YOUR INSTRUCTIONS: Below is a set of records; restate each one word for word.

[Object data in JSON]

....................

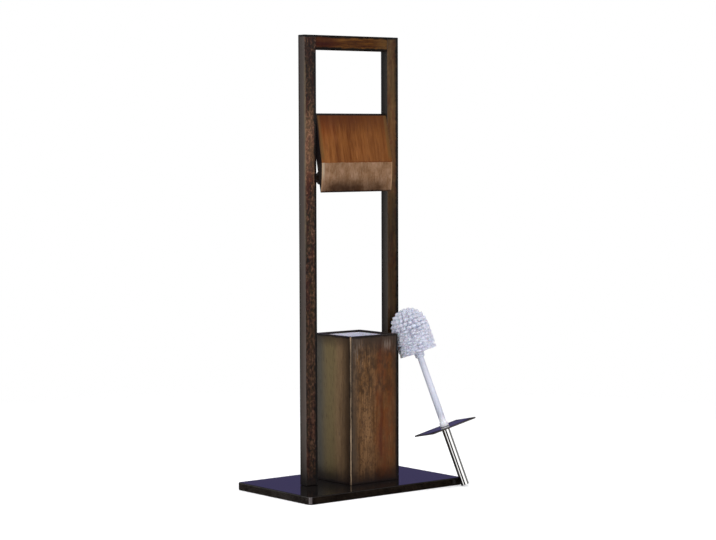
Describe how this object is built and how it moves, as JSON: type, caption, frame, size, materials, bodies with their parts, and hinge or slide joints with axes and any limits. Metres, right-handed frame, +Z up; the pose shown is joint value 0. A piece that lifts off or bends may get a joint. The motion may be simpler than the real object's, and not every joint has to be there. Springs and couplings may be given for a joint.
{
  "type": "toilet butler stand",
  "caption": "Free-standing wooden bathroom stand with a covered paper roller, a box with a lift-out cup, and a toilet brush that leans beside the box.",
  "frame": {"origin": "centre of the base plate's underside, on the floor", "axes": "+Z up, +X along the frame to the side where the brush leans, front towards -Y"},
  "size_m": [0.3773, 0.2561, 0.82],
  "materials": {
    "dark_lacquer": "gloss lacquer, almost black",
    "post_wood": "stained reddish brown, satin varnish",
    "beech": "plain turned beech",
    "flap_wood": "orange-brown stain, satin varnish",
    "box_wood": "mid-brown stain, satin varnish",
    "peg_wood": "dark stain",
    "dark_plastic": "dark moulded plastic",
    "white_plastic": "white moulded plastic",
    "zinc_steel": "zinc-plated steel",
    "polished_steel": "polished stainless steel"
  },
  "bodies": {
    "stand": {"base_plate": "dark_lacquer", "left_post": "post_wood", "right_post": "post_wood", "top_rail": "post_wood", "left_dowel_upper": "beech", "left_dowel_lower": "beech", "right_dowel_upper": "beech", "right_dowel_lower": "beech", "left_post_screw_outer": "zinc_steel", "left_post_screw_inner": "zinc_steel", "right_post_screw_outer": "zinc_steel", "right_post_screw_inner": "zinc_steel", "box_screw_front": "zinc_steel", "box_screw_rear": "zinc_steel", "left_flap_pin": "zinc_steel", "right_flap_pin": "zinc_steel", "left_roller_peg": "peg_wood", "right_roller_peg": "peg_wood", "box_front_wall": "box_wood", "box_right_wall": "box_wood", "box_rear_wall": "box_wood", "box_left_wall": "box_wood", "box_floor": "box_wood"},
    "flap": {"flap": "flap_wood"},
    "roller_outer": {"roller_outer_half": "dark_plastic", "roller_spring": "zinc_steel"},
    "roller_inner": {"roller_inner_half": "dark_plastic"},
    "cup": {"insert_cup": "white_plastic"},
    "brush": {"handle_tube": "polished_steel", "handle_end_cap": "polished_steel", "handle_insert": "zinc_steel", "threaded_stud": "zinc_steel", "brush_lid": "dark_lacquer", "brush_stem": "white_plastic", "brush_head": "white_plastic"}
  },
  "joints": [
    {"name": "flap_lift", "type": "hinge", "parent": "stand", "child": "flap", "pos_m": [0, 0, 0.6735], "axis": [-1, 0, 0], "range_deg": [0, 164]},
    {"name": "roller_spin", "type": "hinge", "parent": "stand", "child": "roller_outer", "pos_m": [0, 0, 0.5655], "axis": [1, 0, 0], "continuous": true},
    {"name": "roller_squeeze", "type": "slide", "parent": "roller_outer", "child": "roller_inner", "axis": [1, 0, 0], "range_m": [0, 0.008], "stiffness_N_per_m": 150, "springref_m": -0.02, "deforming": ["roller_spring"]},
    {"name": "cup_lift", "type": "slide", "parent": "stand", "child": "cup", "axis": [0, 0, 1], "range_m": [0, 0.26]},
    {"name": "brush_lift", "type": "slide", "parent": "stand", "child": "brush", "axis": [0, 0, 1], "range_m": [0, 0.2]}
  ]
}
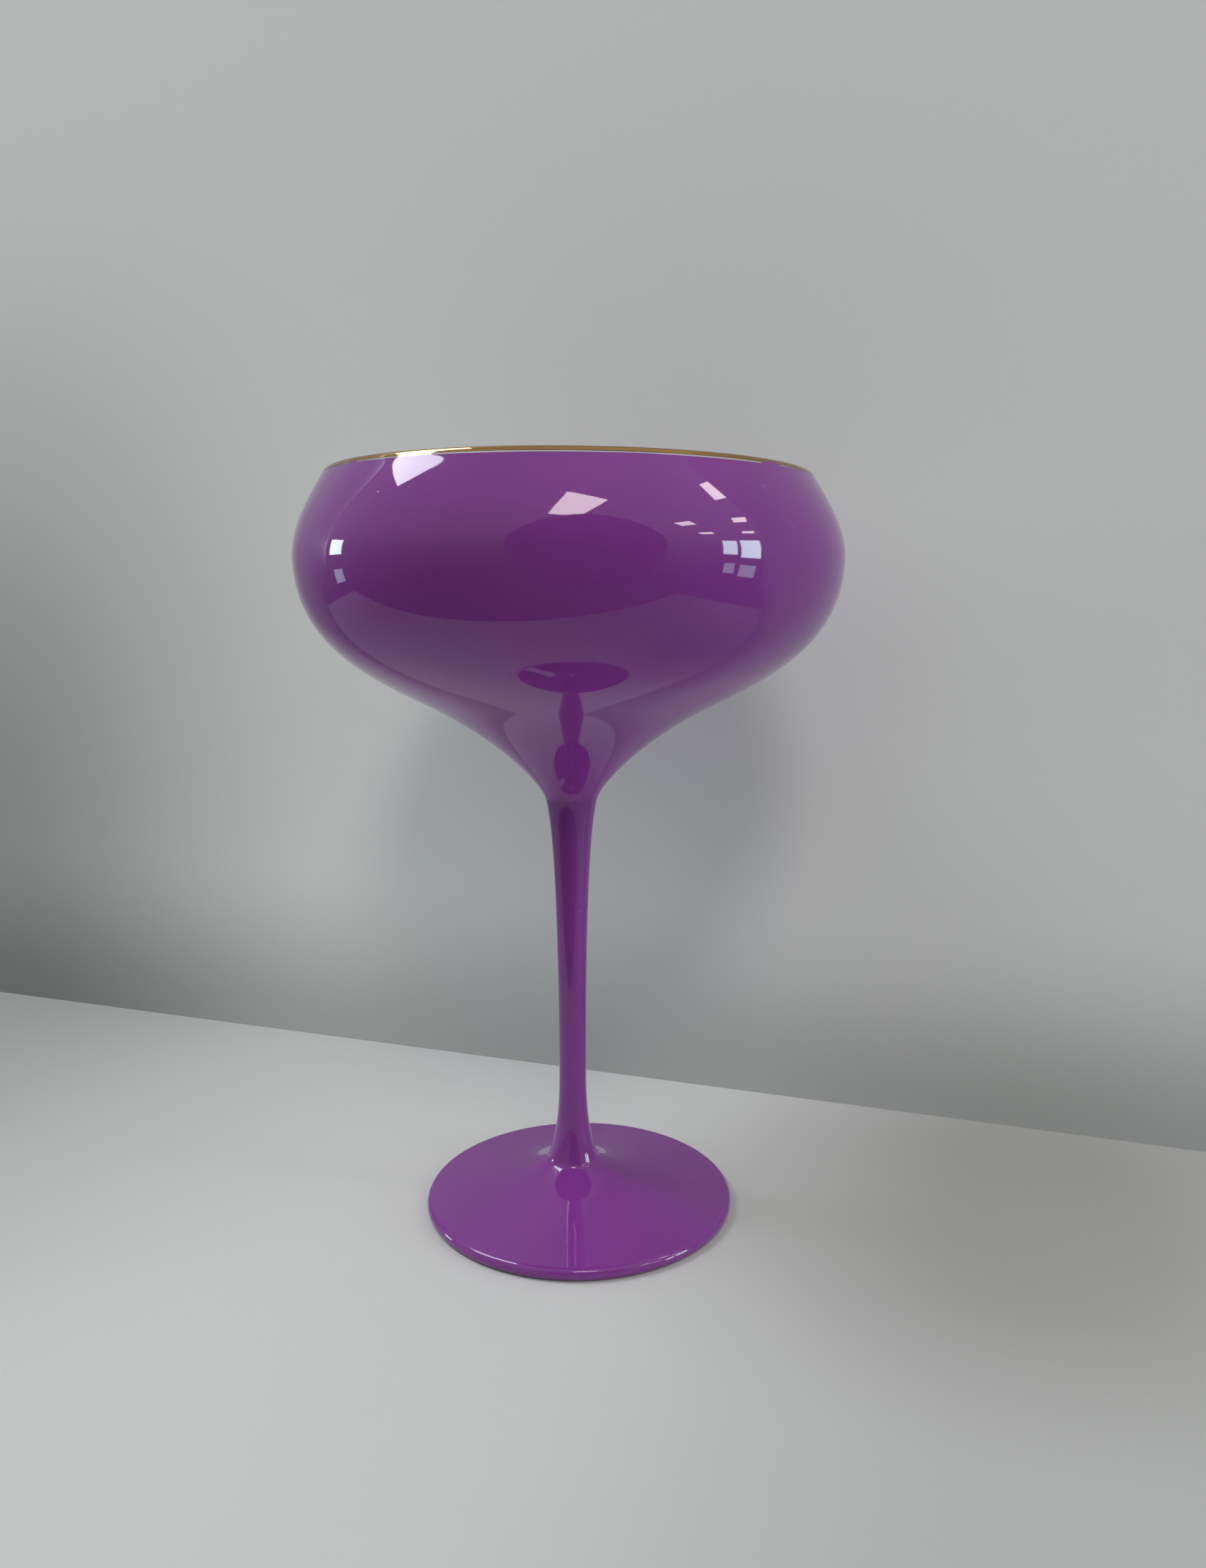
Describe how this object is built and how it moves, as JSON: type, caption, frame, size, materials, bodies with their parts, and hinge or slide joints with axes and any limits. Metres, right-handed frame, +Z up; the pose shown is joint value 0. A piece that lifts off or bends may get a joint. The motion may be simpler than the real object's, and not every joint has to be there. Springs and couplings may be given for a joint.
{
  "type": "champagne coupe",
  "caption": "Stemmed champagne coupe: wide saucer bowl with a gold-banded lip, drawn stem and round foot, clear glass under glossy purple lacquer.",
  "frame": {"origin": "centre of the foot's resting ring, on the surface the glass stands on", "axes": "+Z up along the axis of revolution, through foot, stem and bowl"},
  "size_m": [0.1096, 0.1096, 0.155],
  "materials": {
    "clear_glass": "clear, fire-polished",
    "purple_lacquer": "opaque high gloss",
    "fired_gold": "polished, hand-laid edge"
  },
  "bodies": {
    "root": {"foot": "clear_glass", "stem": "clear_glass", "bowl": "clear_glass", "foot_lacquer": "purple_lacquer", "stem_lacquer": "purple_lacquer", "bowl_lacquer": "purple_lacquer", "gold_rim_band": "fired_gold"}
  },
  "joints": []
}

....................

RESPONSE TO THIS EXERCISE:
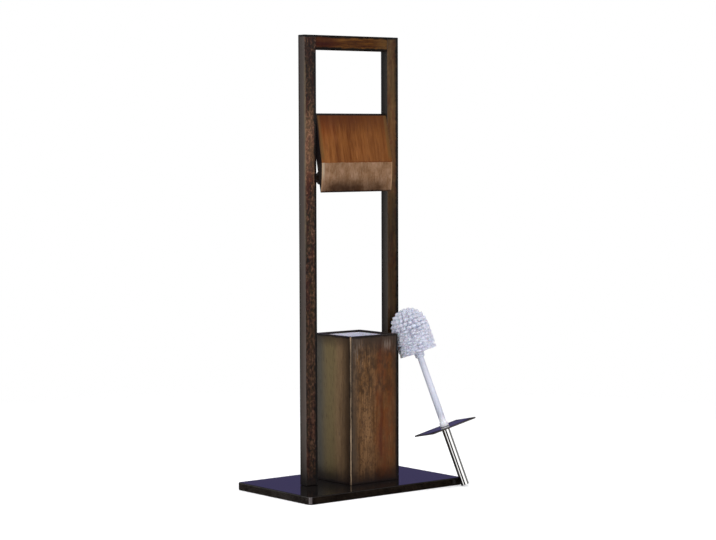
Describe how this object is built and how it moves, as JSON: type, caption, frame, size, materials, bodies with their parts, and hinge or slide joints with axes and any limits. Metres, right-handed frame, +Z up; the pose shown is joint value 0. A piece that lifts off or bends may get a joint. The motion may be simpler than the real object's, and not every joint has to be there. Springs and couplings may be given for a joint.
{
  "type": "toilet butler stand",
  "caption": "Free-standing wooden bathroom stand with a covered paper roller, a box with a lift-out cup, and a toilet brush that leans beside the box.",
  "frame": {"origin": "centre of the base plate's underside, on the floor", "axes": "+Z up, +X along the frame to the side where the brush leans, front towards -Y"},
  "size_m": [0.3773, 0.2561, 0.82],
  "materials": {
    "dark_lacquer": "gloss lacquer, almost black",
    "post_wood": "stained reddish brown, satin varnish",
    "beech": "plain turned beech",
    "flap_wood": "orange-brown stain, satin varnish",
    "box_wood": "mid-brown stain, satin varnish",
    "peg_wood": "dark stain",
    "dark_plastic": "dark moulded plastic",
    "white_plastic": "white moulded plastic",
    "zinc_steel": "zinc-plated steel",
    "polished_steel": "polished stainless steel"
  },
  "bodies": {
    "stand": {"base_plate": "dark_lacquer", "left_post": "post_wood", "right_post": "post_wood", "top_rail": "post_wood", "left_dowel_upper": "beech", "left_dowel_lower": "beech", "right_dowel_upper": "beech", "right_dowel_lower": "beech", "left_post_screw_outer": "zinc_steel", "left_post_screw_inner": "zinc_steel", "right_post_screw_outer": "zinc_steel", "right_post_screw_inner": "zinc_steel", "box_screw_front": "zinc_steel", "box_screw_rear": "zinc_steel", "left_flap_pin": "zinc_steel", "right_flap_pin": "zinc_steel", "left_roller_peg": "peg_wood", "right_roller_peg": "peg_wood", "box_front_wall": "box_wood", "box_right_wall": "box_wood", "box_rear_wall": "box_wood", "box_left_wall": "box_wood", "box_floor": "box_wood"},
    "flap": {"flap": "flap_wood"},
    "roller_outer": {"roller_outer_half": "dark_plastic", "roller_spring": "zinc_steel"},
    "roller_inner": {"roller_inner_half": "dark_plastic"},
    "cup": {"insert_cup": "white_plastic"},
    "brush": {"handle_tube": "polished_steel", "handle_end_cap": "polished_steel", "handle_insert": "zinc_steel", "threaded_stud": "zinc_steel", "brush_lid": "dark_lacquer", "brush_stem": "white_plastic", "brush_head": "white_plastic"}
  },
  "joints": [
    {"name": "flap_lift", "type": "hinge", "parent": "stand", "child": "flap", "pos_m": [0, 0, 0.6735], "axis": [-1, 0, 0], "range_deg": [0, 164]},
    {"name": "roller_spin", "type": "hinge", "parent": "stand", "child": "roller_outer", "pos_m": [0, 0, 0.5655], "axis": [1, 0, 0], "continuous": true},
    {"name": "roller_squeeze", "type": "slide", "parent": "roller_outer", "child": "roller_inner", "axis": [1, 0, 0], "range_m": [0, 0.008], "stiffness_N_per_m": 150, "springref_m": -0.02, "deforming": ["roller_spring"]},
    {"name": "cup_lift", "type": "slide", "parent": "stand", "child": "cup", "axis": [0, 0, 1], "range_m": [0, 0.26]},
    {"name": "brush_lift", "type": "slide", "parent": "stand", "child": "brush", "axis": [0, 0, 1], "range_m": [0, 0.2]}
  ]
}
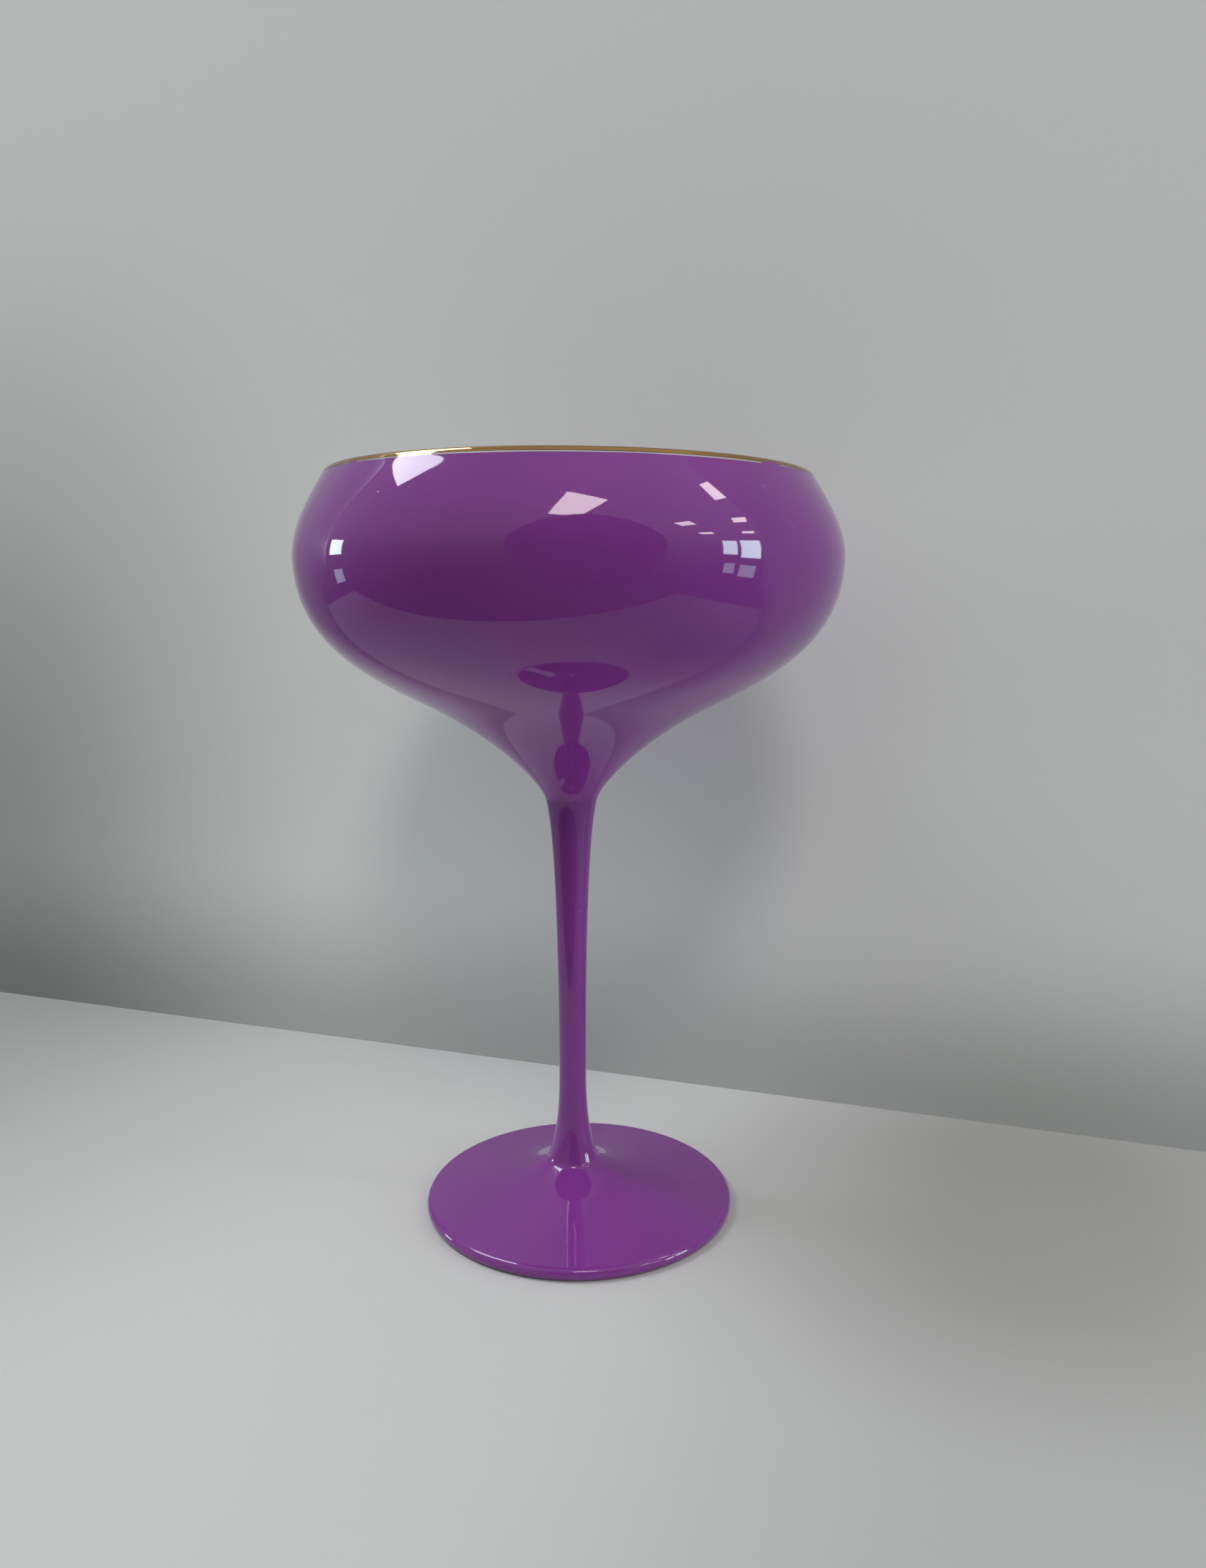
Describe how this object is built and how it moves, as JSON: type, caption, frame, size, materials, bodies with their parts, and hinge or slide joints with axes and any limits. Metres, right-handed frame, +Z up; the pose shown is joint value 0. A piece that lifts off or bends may get a joint. The motion may be simpler than the real object's, and not every joint has to be there. Springs and couplings may be given for a joint.
{
  "type": "champagne coupe",
  "caption": "Stemmed champagne coupe: wide saucer bowl with a gold-banded lip, drawn stem and round foot, clear glass under glossy purple lacquer.",
  "frame": {"origin": "centre of the foot's resting ring, on the surface the glass stands on", "axes": "+Z up along the axis of revolution, through foot, stem and bowl"},
  "size_m": [0.1096, 0.1096, 0.155],
  "materials": {
    "clear_glass": "clear, fire-polished",
    "purple_lacquer": "opaque high gloss",
    "fired_gold": "polished, hand-laid edge"
  },
  "bodies": {
    "root": {"foot": "clear_glass", "stem": "clear_glass", "bowl": "clear_glass", "foot_lacquer": "purple_lacquer", "stem_lacquer": "purple_lacquer", "bowl_lacquer": "purple_lacquer", "gold_rim_band": "fired_gold"}
  },
  "joints": []
}